Short problem:
Review the listing and copy each line that holds the word "context".

▼

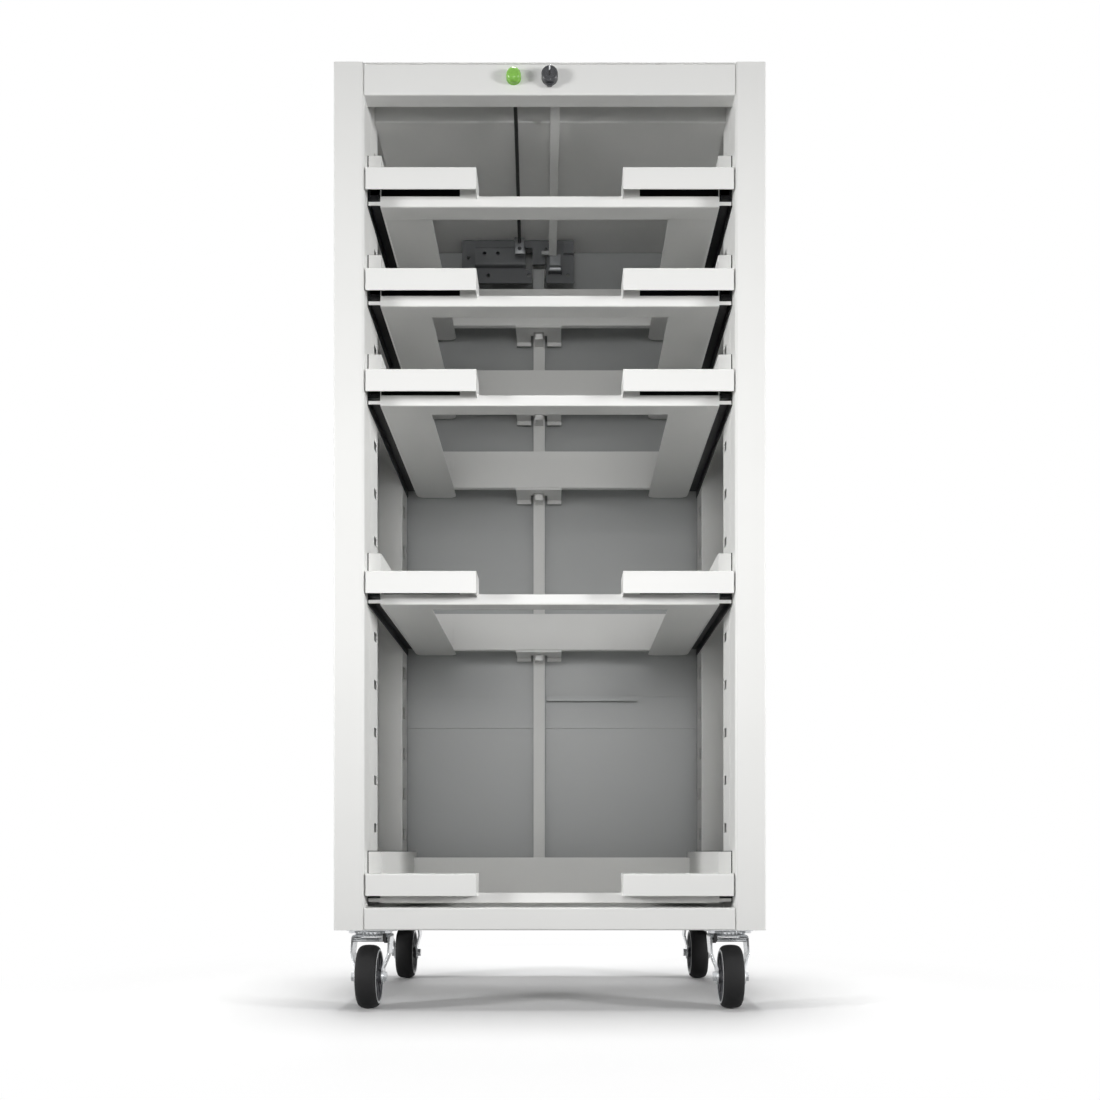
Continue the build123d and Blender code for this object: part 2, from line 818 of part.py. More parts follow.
# Lock bar: front web, two flanges and the hooks under the catches
bar_top = body_top - bar_top_drop
hook_rise = catch_thickness + bar_hook_clearance
bar_bottom = tray_level(tray_rows[-1]) - hook_rise - bar_hook_tip - bar_hook_thickness
with BuildPart() as lock_bar:
    bar_left = lock_offset - bar_width / 2
    bar_right = lock_offset + bar_width / 2
    block((bar_left, bar_right), (bar_front, bar_front + bar_sheet), (bar_bottom, bar_top))
    head_sides = (lock_offset - bar_head_width / 2, lock_offset + bar_head_width / 2)
    block(head_sides, (bar_front, bar_front + bar_sheet), (bar_top - bar_head_height, bar_top))
    for flange in ((bar_left, bar_left + bar_sheet), (bar_right - bar_sheet, bar_right)):
        block(flange, (bar_front, bar_front + bar_depth), (bar_bottom, bar_top))
    hook_sides = (lock_offset - bar_hook_width / 2, lock_offset + bar_hook_width / 2)
    hook_center = wall_front + catch_hole_setback
    for row in tray_rows:
        tip_top = tray_level(row) - hook_rise
        hook_top = tip_top - bar_hook_tip
        hook_front = hook_center - bar_hook_thickness / 2
        block(hook_sides, (hook_front, bar_front), (hook_top - bar_hook_thickness, hook_top))
        block(hook_sides, (hook_front, hook_front + bar_hook_thickness), (hook_top, tip_top))
save(lock_bar.part, "lock_bar")

# Guides of the lock bar on the back panel
guide_inner = bar_width / 2 + guide_clearance
guide_outer = guide_inner + guide_sheet
guide_front = bar_front - guide_clearance - guide_sheet
with BuildPart() as lock_bar_guides:
    for level in guide_levels:
        span = (body_bottom + level - guide_height / 2, body_bottom + level + guide_height / 2)
        block((lock_offset - guide_outer, lock_offset + guide_outer), (back_inner - guide_sheet, back_inner), span)
        for edge in (-1, 1):
            cheek = sorted((lock_offset + edge * guide_inner, lock_offset + edge * guide_outer))
            block(cheek, (guide_front, back_inner), span)
            lip = sorted((lock_offset + edge * (guide_inner - guide_lip), lock_offset + edge * guide_outer))
            block(lip, (guide_front, guide_front + guide_sheet), span)
save(lock_bar_guides.part, "lock_bar_guides")

# Rivets of the back panels and screws of the casters
back_face = front + body_depth
rivet_x = half_width - rear_flange / 2
rivet_pitch = (body_height - 2 * rear_flange) / (rivet_rows - 1)
plate_bottom_face = body_bottom - caster_plate_thickness
with BuildPart() as screws:
    for sign in sides.values():
        for index in range(rivet_rows):
            rivet_level = body_bottom + rear_flange + index * rivet_pitch
            disc(facing(back_face + rivet_height), (sign * rivet_x, rivet_level), rivet_radius, rivet_height)
        for kingpin_y in kingpins.values():
            with BuildSketch(Plane.XY.offset(plate_bottom_face - bolt_head_height)) as heads:
                with Locations((sign * caster_offset, kingpin_y)):
                    with GridLocations(bolt_spacing, bolt_spacing, 2, 2):
                        RegularPolygon(bolt_head_radius, 6)
            extrude(heads.sketch, amount=bolt_head_height)
            with BuildSketch(Plane.XY.offset(plate_bottom_face)) as shanks:
                with Locations((sign * caster_offset, kingpin_y)):
                    with GridLocations(bolt_spacing, bolt_spacing, 2, 2):
                        Circle(bolt_radius)
            extrude(shanks.sketch, amount=caster_plate_thickness + 2 * sheet)
save(screws.part, "screws")

# Caster top plates with the fixed raceway and the kingpin bore
with BuildPart() as caster_plates:
    for sign in sides.values():
        for kingpin_y in kingpins.values():
            with BuildSketch(Plane.XY.offset(plate_bottom_face)) as plate:
                with Locations((sign * caster_offset, kingpin_y)):
                    RectangleRounded(caster_plate, caster_plate, caster_plate_corner)
                    with GridLocations(bolt_spacing, bolt_spacing, 2, 2):
                        Circle(bolt_radius + bolt_hole_clearance, mode=Mode.SUBTRACT)
            extrude(plate.sketch, amount=caster_plate_thickness)
            with BuildSketch(Plane.XY.offset(plate_bottom_face - raceway_height)) as raceway:
                with Locations((sign * caster_offset, kingpin_y)):
                    Circle(raceway_radius)
            extrude(raceway.sketch, amount=raceway_height)
            with BuildSketch(Plane.XY.offset(plate_bottom_face - raceway_height)) as bore:
                with Locations((sign * caster_offset, kingpin_y)):
                    Circle(kingpin_radius + running_clearance)
            extrude(bore.sketch, amount=raceway_height, mode=Mode.SUBTRACT)
save(caster_plates.part, "caster_plates")

# Swivel forks, hubs, tyres and brake levers; the front wheels trail forwards, the rear ones backwards
crown_top = plate_bottom_face - raceway_height - face_clearance
crown_bottom = crown_top - fork_thickness
fork_inner = hub_boss_width / 2 + face_clearance
fork_outer = fork_inner + fork_thickness
hub_radius = wheel_radius - tyre_thickness
directions = {"front": -1, "rear": 1}
brake_y = kingpins["front"] - brake_pin_setback
brake_z = crown_bottom - brake_pin_drop
for place, kingpin_y in kingpins.items():
    for side_name, sign in sides.items():
        kingpin_x = sign * caster_offset
        axle_y = kingpin_y + directions[place] * trail
        name = f"{place}_{side_name}"

        with BuildPart() as fork:
            fork_foot = wheel_radius - fork_end_radius
            waist = wheel_radius + fork_end_radius
            shoulder = waist + fork_shoulder
            fork_points = (
                (kingpin_x - fork_outer, fork_foot),
                (kingpin_x - fork_outer, waist),
                (kingpin_x - crown_half_width, shoulder),
                (kingpin_x - crown_half_width, crown_top),
                (kingpin_x + crown_half_width, crown_top),
                (kingpin_x + crown_half_width, shoulder),
                (kingpin_x + fork_outer, waist),
                (kingpin_x + fork_outer, fork_foot),
            )
            fork_rear = max(kingpin_y, axle_y) + fork_depth
            fork_span = abs(axle_y - kingpin_y) + 2 * fork_depth
            extrude(folded(facing(fork_rear), fork_points, fork_bend, fork_thickness, Side.RIGHT), amount=fork_span)
            # side view of the fork: crown over the kingpin, round ends at the axle
            with BuildSketch(across(kingpin_x - crown_half_width)) as side_view:
                with BuildLine():
                    Polyline(
                        (kingpin_y - directions[place] * fork_depth / 2, crown_top),
                        (kingpin_y + directions[place] * fork_depth / 2, crown_top),
                        (axle_y + directions[place] * fork_end_radius, wheel_radius),
                        (axle_y - directions[place] * fork_end_radius, wheel_radius),
                        close=True,
                    )
                make_face()
                with Locations((axle_y, wheel_radius)):
                    Circle(fork_end_radius)
            extrude(side_view.sketch, amount=2 * crown_half_width, mode=Mode.INTERSECT)
            with BuildSketch(Plane.XY.offset(crown_bottom)) as kingpin:
                with Locations((kingpin_x, kingpin_y)):
                    Circle(kingpin_radius)
            extrude(kingpin.sketch, amount=fork_thickness + face_clearance + raceway_height)
            disc(across(kingpin_x - fork_outer), (axle_y, wheel_radius), axle_radius, 2 * fork_outer)
            for edge in (-1, 1):
                with BuildSketch(across(kingpin_x + edge * fork_outer)) as axle_head:
                    with Locations((axle_y, wheel_radius)):
                        RegularPolygon(axle_head_radius, 6)
                extrude(axle_head.sketch, amount=edge * axle_head_height)
            if place == "front":
                pin_half = crown_half_width - fork_thickness
                disc(across(kingpin_x - pin_half), (brake_y, brake_z), brake_pin_radius, 2 * pin_half)
        save(fork.part, f"caster_fork_{name}")

        if place == "front":
            lever_x = kingpin_x - sign * brake_offset
            lever_side = across(lever_x - brake_width / 2)
            with BuildPart() as brake_lever:
                disc(lever_side, (brake_y, brake_z), brake_barrel_radius, brake_width)
                with BuildSketch(lever_side) as lever_view:
                    with Locations((brake_y - brake_length / 2, brake_z)):
                        Rectangle(brake_length, brake_thickness)
                    with Locations((brake_y - brake_length, brake_z + brake_height / 2)):
                        Rectangle(brake_thickness, brake_height + brake_thickness)
                extrude(lever_view.sketch, amount=brake_width)
                disc(
                    lever_side,
                    (brake_y, brake_z),
                    brake_pin_radius + running_clearance,
                    brake_width,
                    mode=Mode.SUBTRACT,
                )
            save(brake_lever.part, f"brake_lever_{side_name}")

        with BuildPart() as hub:
            disc(across(kingpin_x - hub_width / 2), (axle_y, wheel_radius), hub_radius, hub_width)
            for edge in (-1, 1):
                with BuildSketch(across(kingpin_x + edge * hub_width / 2)) as recess:
                    with Locations((axle_y, wheel_radius)):
                        Circle(hub_radius - hub_recess)
                        Circle(hub_boss_radius, mode=Mode.SUBTRACT)
                extrude(recess.sketch, amount=-edge * hub_recess, mode=Mode.SUBTRACT)
            disc(across(kingpin_x - hub_boss_width / 2), (axle_y, wheel_radius), hub_boss_radius, hub_boss_width)
            disc(
                across(kingpin_x - hub_boss_width / 2),
                (axle_y, wheel_radius),
                axle_radius + running_clearance,
                hub_boss_width,
                mode=Mode.SUBTRACT,
            )
        save(hub.part, f"wheel_hub_{name}")

        with BuildPart() as tyre:
            disc(across(kingpin_x - tyre_width / 2), (axle_y, wheel_radius), wheel_radius, tyre_width)
            fillet(tyre.edges().filter_by(GeomType.CIRCLE), tyre_shoulder)
            disc(
                across(kingpin_x - tyre_width / 2),
                (axle_y, wheel_radius),
                hub_radius,
                tyre_width,
                mode=Mode.SUBTRACT,
            )
        save(tyre.part, f"tyre_{name}")
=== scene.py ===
# %% [markdown]
# # Tool case storage cabinet
#
# A sheet steel cabinet on four casters, with five pull-out trays behind one central lock. The packed
# model gives every main form in its true size and place, so this script doesn't model the cabinet
# again. It gives each node a procedural finish, adds the small turned and folded pieces that only
# the eye needs, and sets the camera and the lights as they stand in the photograph.

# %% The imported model, and its box before anything is added
import math

import bmesh
import bpy
from mathutils import Matrix, Vector


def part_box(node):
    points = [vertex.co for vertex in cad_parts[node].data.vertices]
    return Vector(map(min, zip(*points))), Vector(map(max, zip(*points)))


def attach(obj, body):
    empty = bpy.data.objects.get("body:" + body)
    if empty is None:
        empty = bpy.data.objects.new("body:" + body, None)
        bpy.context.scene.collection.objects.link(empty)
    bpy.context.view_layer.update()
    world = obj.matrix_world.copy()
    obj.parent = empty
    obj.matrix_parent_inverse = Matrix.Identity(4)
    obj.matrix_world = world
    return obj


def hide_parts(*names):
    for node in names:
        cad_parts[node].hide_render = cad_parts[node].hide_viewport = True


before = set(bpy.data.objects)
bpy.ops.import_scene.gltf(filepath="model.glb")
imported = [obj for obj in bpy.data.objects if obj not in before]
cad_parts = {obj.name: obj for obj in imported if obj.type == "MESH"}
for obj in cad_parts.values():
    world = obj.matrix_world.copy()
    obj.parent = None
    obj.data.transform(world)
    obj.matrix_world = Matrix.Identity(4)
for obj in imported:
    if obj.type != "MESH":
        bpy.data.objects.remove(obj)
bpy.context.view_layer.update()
scene = bpy.context.scene

# %% [markdown]
# Places are easier to read as on a drawing, in millimetres: across from the middle, back from the
# front plane, and up from the floor. One helper turns such a place into a point of the scene, which
# is in metres. The front plane is the face of the header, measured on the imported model, so it isn't
# written down a second time.

# %% From a place on the drawing to a point of the scene
MM = 0.001
FRONT_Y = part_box("header")[0][1]
SIDES = {"left": -1, "right": 1}


def mm(across, back, up):
    """The point at a place given in millimetres."""
    return Vector((across * MM, FRONT_Y + back * MM, up * MM))


print(f"front plane at y = {FRONT_Y:.4f} m")

# %% [markdown]
# ## Finishes
#
# A finish is a small tree of nodes. Colours are written as sRGB hex codes, and one function turns
# them to the linear values that the shader works with. One function adds a node: a number or colour
# is set on its input, and an output of another node is linked to it. Patterns read Object
# coordinates, which are metres here. So they keep their size in millimetres on every part, and they
# go with a tray when it slides, which window coordinates wouldn't do.

# %% Colours
def srgb(code):
    """Linear RGBA from an sRGB hex code."""
    parts = [int(code[i:i + 2], 16) / 255 for i in (1, 3, 5)]
    linear = [p / 12.92 if p <= 0.04045 else ((p + 0.055) / 1.055) ** 2.4 for p in parts]
    return (*linear, 1.0)


print("floor paint as a linear colour:", [round(part, 3) for part in srgb("#F2F2F2")])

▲

Answer to the problem:
        bpy.context.scene.collection.objects.link(empty)
    bpy.context.view_layer.update()
bpy.context.view_layer.update()
scene = bpy.context.scene